Finance managers typically ask three questions when your SR-22 surfaces: how long you've carried the filing, whether the underlying violation was DUI-related, and whether you've had any lapses during the filing period. These answers shape lender selection more than your down payment or trade equity. DUI-related SR-22 filings trigger the most aggressive subprime routing. Lenders categorize DUI as the highest-risk credit signal in auto lending because historical default rates for DUI obligors run 30-40% higher than non-DUI subprime borrowers. A DUI SR-22 pushes many applications into deep subprime tiers regardless of income or debt-to-income ratio. Lapse history matters nearly as much. If you've had coverage interruptions during your SR-22 period, finance managers interpret that as inability to maintain recurring obligations — a direct predictor of auto loan performance. Even a single 15-day lapse often disqualifies you from captive lenders and mid-tier credit unions, leaving only buy-here-pay-here or deep subprime options.

Pre-Approval Strategies That Bypass Dealer SR-22 Penalties

Securing financing before you walk into a dealership removes the dealer's ability to route your application based on SR-22 status. Credit unions and direct lenders evaluate SR-22 filings differently than dealer finance desks, and many do not penalize filings that are more than 12 months old with no lapses. Apply directly to credit unions that serve your employer, region, or membership group. Many credit unions do not pull insurance verification until after loan approval, meaning your SR-22 never factors into the initial underwriting decision. Your approval is based purely on credit score, income, and debt-to-income ratio. Once approved, the SR-22 disclosed at closing rarely changes the terms already offered. Online lenders including Capital One Auto Navigator, Bank of America, and some regional banks offer pre-qualification with soft credit pulls. These platforms generate rate ranges before any dealer involvement, and you can compare offers without triggering SR-22 routing penalties. Arriving at the dealership with a pre-approval check in hand forces the dealer to beat your existing rate or lose the finance reserve entirely.

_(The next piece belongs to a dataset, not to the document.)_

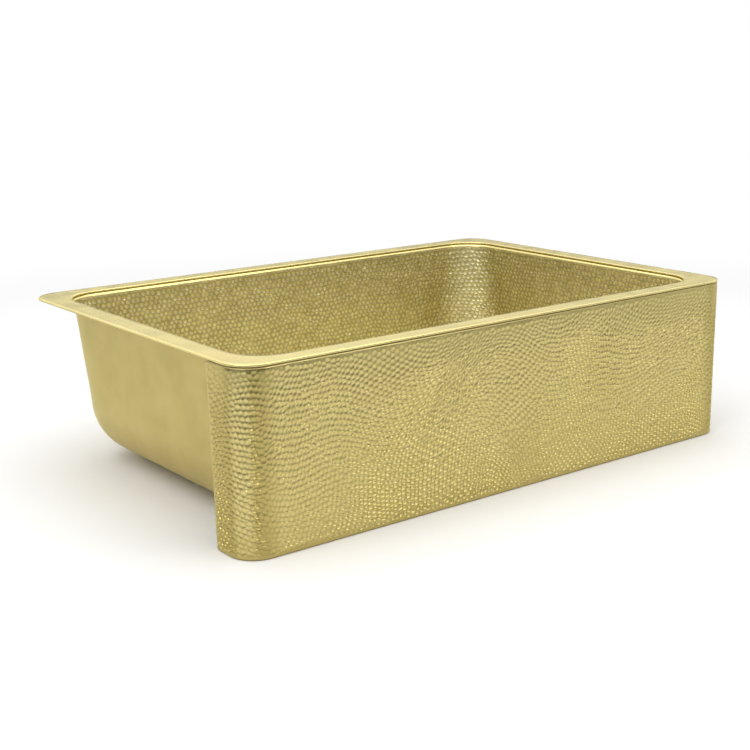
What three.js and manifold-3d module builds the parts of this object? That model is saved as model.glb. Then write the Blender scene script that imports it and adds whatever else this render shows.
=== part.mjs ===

The 'Cash Buyer' Disclosure Decision

Paying cash eliminates financing underwriting entirely, but dealers still require proof of insurance before releasing the vehicle. Your SR-22 will surface at that stage, and some dealers apply post-sale pressure to revisit financing once they discover the filing. If you are within 60 days of completing your SR-22 requirement, consider delaying the purchase until after your filing ends. Sixty days allows time for your state DMV to process the SR-22 termination and for your carrier to issue a standard policy declaration page without the filing flag. The rate difference you'll receive post-filing often justifies the wait, especially on loans above $20,000. If you cannot delay and must finance now, disclose your SR-22 status upfront when applying for pre-approval through direct lenders. Do not wait for the dealer to discover it. Lenders that approve your application knowing the SR-22 exists are far less likely to reprice or withdraw the offer at closing compared to lenders that learn about it late in the process.

How Long After SR-22 Completion Before Dealer Penalties Disappear

Most lenders stop penalizing SR-22 filings 12 months after the requirement ends, provided you maintained continuous coverage throughout the filing period and after. The 12-month window allows underwriters to verify you've sustained insurance without lapses post-violation, which neutralizes the risk signal the filing originally represented. Your DMV driving record will still show the underlying violation that triggered the SR-22 — typically for 3-5 years depending on violation type and state. Lenders see that violation during record pulls, but a closed SR-22 with 12+ months of clean post-filing history significantly reduces the credit tier penalty compared to an active filing. If you are shopping for a vehicle within 6 months of SR-22 completion, request a letter from your insurance carrier confirming your filing end date and continuous coverage history. Some lenders accept this documentation as evidence of compliance, which can move your application from subprime to near-prime tiers even before the full 12-month post-filing window closes.